I.G.: «Le donne si innamorano perché vengono scelte. A volte unicamente dalla quantità di amore che un uomo riesce a dimostrare» è la considerazione di una delle protagoniste. È davvero così oppure si può dire che le donne scelgano di farsi scegliere?

Elisabetta Bucciarelli: Non ho una risposta certa, è un momento storico dove i ruoli, per fortuna, sono in discussione. Ho notato che molto spesso le donne decidono, faticosamente, di rinunciare a un uomo perché non è all’altezza delle aspettative. Piano di realtà e fantasie non coincidono. Spesso vivono con uomini che le vogliono e le desiderano ma di cui loro si lamentano. Non so, credo che siano le modalità dello “stare insieme” che andrebbero ripensate.
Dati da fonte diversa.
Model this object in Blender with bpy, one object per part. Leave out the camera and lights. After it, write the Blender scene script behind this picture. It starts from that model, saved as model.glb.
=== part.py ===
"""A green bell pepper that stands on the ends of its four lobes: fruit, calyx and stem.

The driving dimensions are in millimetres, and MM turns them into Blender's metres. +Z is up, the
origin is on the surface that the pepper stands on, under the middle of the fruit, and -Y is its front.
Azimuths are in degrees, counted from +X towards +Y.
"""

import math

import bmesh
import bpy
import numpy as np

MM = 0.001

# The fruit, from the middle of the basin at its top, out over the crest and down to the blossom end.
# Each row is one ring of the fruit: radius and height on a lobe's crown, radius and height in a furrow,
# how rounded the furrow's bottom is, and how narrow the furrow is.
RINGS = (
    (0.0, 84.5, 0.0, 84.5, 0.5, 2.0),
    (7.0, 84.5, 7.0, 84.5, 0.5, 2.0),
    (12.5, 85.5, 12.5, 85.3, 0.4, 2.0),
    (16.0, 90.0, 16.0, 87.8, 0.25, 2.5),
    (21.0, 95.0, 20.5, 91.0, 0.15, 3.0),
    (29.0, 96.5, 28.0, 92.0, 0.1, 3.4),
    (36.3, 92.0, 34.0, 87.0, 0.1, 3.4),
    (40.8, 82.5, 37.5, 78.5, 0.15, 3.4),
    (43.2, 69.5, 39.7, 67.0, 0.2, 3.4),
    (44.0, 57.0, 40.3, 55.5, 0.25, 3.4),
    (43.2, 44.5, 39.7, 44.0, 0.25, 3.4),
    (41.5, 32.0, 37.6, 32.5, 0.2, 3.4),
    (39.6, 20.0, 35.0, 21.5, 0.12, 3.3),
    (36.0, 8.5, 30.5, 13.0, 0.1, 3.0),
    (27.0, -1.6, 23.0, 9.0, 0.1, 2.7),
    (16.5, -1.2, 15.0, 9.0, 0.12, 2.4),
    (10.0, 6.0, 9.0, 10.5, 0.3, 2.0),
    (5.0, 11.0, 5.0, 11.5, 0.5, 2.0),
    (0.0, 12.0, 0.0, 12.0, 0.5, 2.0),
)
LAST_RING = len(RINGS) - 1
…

I.G.: Gli uomini perché si innamorano?

Elisabetta Bucciarelli: Intendi gli uomini come Emme, il mio protagonista? In questo caso lui s’innamora dell’imprevedibile. Viene spiazzato da ciò che non si aspetta. E resiste per liberarsene. Posso risponderti solo per lui, gli altri li conosco troppo poco.

I.G.: C’è una forte componente di aggressività in queste donne. Si può quasi affermare che l’Uomo sia costretto a resistere perché non riesce a farsi carico dell’ossessiva necessità delle donne di “costruire” in maniera convenzionale, mi spiego: queste protagoniste sono combattute, da un lato cercano una famiglia “tradizionale” dall’altro sono consapevoli che spesso il matrimonio è una menzogna. Da un lato cercano di emanciparsi dalla necessità di usare il seme maschile per avere un figlio, dall’altro devono impiegarlo. É quindi una reciproca resistenza quella cui si sottopongono i personaggi?
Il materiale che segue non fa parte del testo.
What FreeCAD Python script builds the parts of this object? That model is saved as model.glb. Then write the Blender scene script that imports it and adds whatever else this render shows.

Elisabetta Bucciarelli: Tutti abbiamo la nostra resistenza, in queste donne ci sono differenti tipi di reazione agli obblighi e molte pretese convenzionali. Penso che il problema vero sia la chiarezza degli obiettivi. Apprezzo Marta (la Moglie) proprio per la determinazione con cui persegue i suoi, Silvia ci prova ma il suo è un modello preso a prestito, non è convinta fino in fondo. Chiara è vittima della sua scelta e cerca una specie di “coerenza originale” un ossimoro difficile da ottenere all’interno delle regole che ha “sposato”. Fare i figli o decidere di non farli, sposarsi o convivere, vivere insieme ma in luoghi separati, portare avanti relazioni multiple, ogni opzione dovrebbe rispondere a una profonda esigenza personale non a un modo di procedere condizionato o reattivo. Sappiamo molto della sofferenza umana dentro i recinti delle imposizioni sociali, religiose e di educazione. Ciò che è bene per convenzione, quasi mai ci rende felici. Nella pratica sto osservando che qualcuno sta provando a seguire tracciati differenti. Le visioni originali e le sperimentazioni esistenziali sono quelle che m’interessano.

I.G.: Come la società influisce sul sistema “coppia”?
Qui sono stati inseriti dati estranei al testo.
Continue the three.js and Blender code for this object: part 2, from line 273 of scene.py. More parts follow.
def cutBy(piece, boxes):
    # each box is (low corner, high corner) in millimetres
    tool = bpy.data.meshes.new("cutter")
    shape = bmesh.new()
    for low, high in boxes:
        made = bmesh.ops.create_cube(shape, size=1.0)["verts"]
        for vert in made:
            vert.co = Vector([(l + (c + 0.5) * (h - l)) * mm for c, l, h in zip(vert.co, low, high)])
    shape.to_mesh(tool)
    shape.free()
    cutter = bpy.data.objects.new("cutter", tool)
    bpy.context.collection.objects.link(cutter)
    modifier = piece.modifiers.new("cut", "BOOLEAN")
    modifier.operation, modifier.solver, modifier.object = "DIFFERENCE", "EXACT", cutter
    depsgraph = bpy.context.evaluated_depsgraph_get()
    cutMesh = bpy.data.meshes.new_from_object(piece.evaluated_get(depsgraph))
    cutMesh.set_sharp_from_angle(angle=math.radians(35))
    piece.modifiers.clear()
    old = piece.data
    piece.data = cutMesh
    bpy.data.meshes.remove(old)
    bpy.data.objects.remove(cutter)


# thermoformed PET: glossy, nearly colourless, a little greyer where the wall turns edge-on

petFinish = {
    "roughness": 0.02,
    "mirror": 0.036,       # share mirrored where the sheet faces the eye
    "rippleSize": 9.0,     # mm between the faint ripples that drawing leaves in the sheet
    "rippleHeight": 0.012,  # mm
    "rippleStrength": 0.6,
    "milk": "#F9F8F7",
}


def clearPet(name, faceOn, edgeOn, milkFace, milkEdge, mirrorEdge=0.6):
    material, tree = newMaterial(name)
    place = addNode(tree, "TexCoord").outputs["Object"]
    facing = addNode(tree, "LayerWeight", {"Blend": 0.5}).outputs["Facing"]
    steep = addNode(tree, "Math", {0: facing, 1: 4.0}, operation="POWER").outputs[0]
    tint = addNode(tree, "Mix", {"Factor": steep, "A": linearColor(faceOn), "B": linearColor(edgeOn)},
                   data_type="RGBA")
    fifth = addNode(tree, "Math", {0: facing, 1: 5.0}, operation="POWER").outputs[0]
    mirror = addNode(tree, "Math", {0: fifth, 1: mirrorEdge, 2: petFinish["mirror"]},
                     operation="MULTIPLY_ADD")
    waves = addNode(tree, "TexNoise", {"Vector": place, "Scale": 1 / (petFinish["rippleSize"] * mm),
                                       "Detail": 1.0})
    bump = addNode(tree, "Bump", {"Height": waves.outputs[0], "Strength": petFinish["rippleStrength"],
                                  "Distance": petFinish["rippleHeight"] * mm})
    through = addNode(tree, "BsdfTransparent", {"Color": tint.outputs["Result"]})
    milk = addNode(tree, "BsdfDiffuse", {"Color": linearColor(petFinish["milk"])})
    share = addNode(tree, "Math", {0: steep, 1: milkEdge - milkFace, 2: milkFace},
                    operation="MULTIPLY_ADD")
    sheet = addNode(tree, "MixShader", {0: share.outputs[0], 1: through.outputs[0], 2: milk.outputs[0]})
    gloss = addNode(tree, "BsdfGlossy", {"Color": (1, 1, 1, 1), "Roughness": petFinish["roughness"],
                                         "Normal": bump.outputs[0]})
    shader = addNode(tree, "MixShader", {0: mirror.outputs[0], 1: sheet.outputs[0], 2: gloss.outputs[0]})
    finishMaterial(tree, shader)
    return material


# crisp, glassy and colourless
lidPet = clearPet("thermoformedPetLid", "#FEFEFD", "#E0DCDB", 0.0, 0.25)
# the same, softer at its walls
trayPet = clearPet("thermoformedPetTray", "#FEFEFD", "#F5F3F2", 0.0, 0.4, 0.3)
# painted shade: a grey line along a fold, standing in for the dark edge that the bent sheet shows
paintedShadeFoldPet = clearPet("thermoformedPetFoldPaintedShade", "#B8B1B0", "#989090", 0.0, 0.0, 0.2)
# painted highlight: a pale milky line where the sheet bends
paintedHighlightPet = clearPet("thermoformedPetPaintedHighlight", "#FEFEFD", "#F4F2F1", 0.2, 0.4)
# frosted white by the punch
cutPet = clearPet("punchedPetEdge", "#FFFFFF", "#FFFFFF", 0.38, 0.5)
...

Elisabetta Bucciarelli: Condiziona, reprime, giudica. E pensa di risolvere legiferando.

I.G.: Credi viviamo un tempo in cui è possibile amare in assoluta libertà?

Elisabetta Bucciarelli: Siamo nel tempo dell’illusione e della fantasia, un momento molto interessante. Dobbiamo prima imparare a immaginarci nelle situazioni per poi provare a viverle. Siamo una società che sta ricominciando a immaginare. Qualcuno passa ai fatti, ci prova e soffre più degli altri.

I.G.: Come hai scelto le canzoni che accompagnano le vicende dei personaggi?

Elisabetta Bucciarelli: Il linguaggio della musica è una buona alternativa alle parole scritte e pronunciate. Ho sentito che i miei personaggi avrebbero potuto comunicare meglio con alcuni brani e non con altri. Pop e hard rock, ballate e jazz. Cantautori a cui abbiamo rubato il lessico e gli slogan, che ci hanno insegnato a parlare d’amore. Se il lettore avrà voglia di aggiungere trama potrà ascoltarli e le parole del libro aumenteranno. Anche nella vita è così, dedichiamo canzoni e spesso chi le riceve si limita al refrain, altre volte riascolta e magari, riesce a sentire meglio il nostro campo emotivo.

I.G.: La scelta del tempo verbale è molto indicativa, spezza i cliché narrativi. Come l’hai elaborata?

Elisabetta Bucciarelli: È stata naturale, ho tenuto una distanza di sicurezza con il narratore in terza persona, ma ho messo il lettore molto vicino al personaggio con il tempo presente. Ero certa che così avrebbe potuto sentirlo vibrare come lo percepivo io mentre lo stavo restituendo alla carta.